Black Friday is perplexing and disturbing because presumably Black Friday happens in preparation for and in anticipation of Christmas and the birth of our Savior. Really? We get ready for the birth of the One who said to an inquirer, “Go and sell all you have,” by buying all we can? Can we get ready for the One who said, “Woe to you who are full now, for you will be hungry,” by filling our lives with all the material possessions that we can grab? How do we prepare for the One who said, “Blessed are you who are hungry now, for you will be filled,” when we have already filled our lives to suit ourselves?

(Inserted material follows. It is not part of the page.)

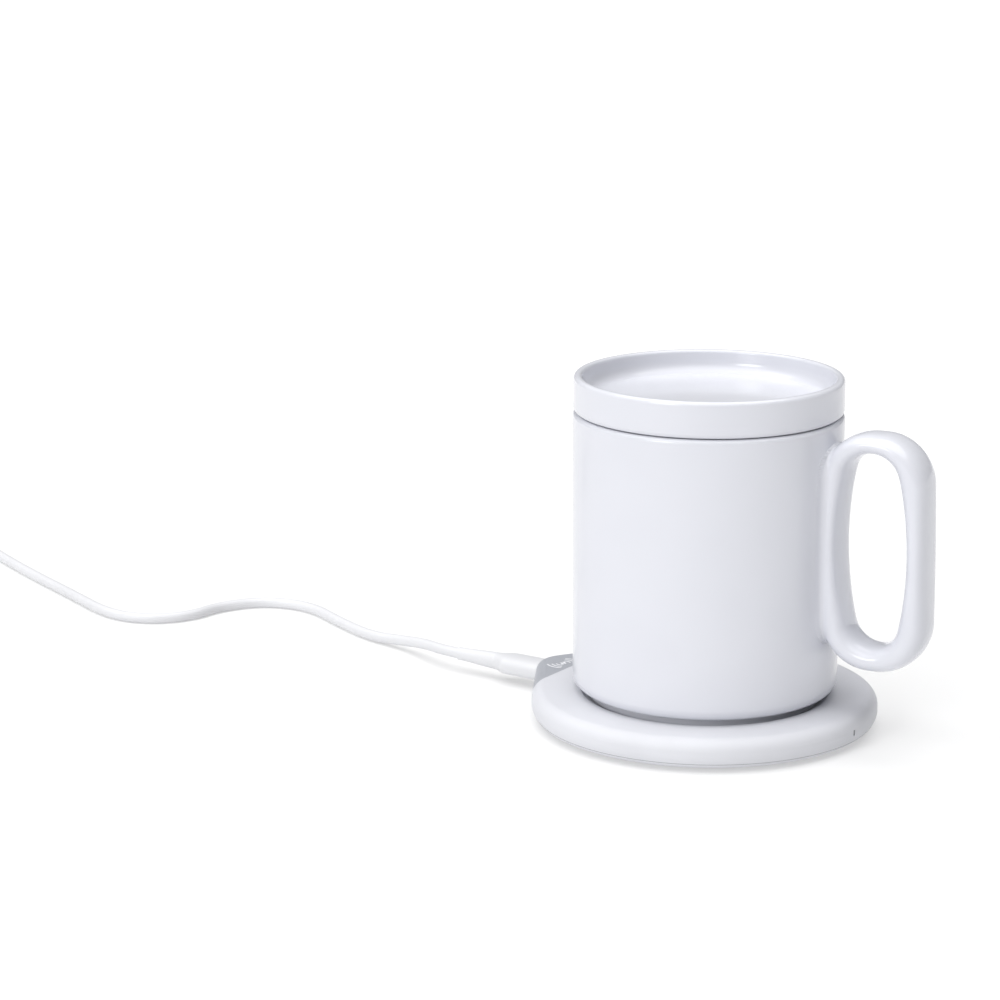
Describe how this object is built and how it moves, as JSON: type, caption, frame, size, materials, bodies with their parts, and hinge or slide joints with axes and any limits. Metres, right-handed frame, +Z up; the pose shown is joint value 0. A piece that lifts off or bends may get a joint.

I don’t think so. Granted, Black Friday happens in preparation for something. However, that something is not Christmas. It is not the birth of Christ. Maybe it used to be that way. Maybe all that has become of the American experience of Christmas used to reflect what God was doing in Christ on that long ago Bethlehem night. Now the reflection is muddled at best. Now, when we so need to see Jesus, recognizing Him is not so easy in the market-driven, one-day-only, 50-percent-off-sale that Christmas has become.

The American Family Association is up in arms because Costco does not use the word “Christmas” in their in-store advertising. Many see Costco’s practice as a slight toward Christmas and Christianity. I wonder though if they and other retail outlets don’t do the church a favor by creating some distance between buying stuff and observing the birth of Christ. I wonder if the followers of Christ are not better served by letting those who have no particular interest in Jesus do whatever makes sense to them during the holidays. This might well free believers in Jesus to rediscover the meaning of an ancient and holy day.

Black Friday is perplexing and disturbing because now, as on Good Friday, a man has been killed. While the testimony at the church has for 2,000 years proclaimed the significance of the One who died on Good Friday, there is no such testimony for the one who died on Black Friday. Why did Jdimytai Damour die on the Friday after Thanksgiving? What was in that Wal-Mart that was worth a man’s life? Was it the $798.00 Samsung 50-inch plasma HDTV? It could not have been the Bissel Compact Upright Vacuum for $28.00 or the men’s Wrangle jeans for $8.00. He died because a mob got out of control. He died because a group of people were so determined to get what they wanted that they no longer considered the welfare of others.

In just a few weeks we will celebrate the birth of the One who came to us and died for us so that we might know the everlasting love of God. I wonder if by then we will have forgotten the one who died so that we could buy stuff at really cheap prices, Jdimytai Damour. I hope that we do not forget, so that in remembering the one who died senselessly at the hands of a mob, we might more clearly see the extravagant gift given freely to us by the other.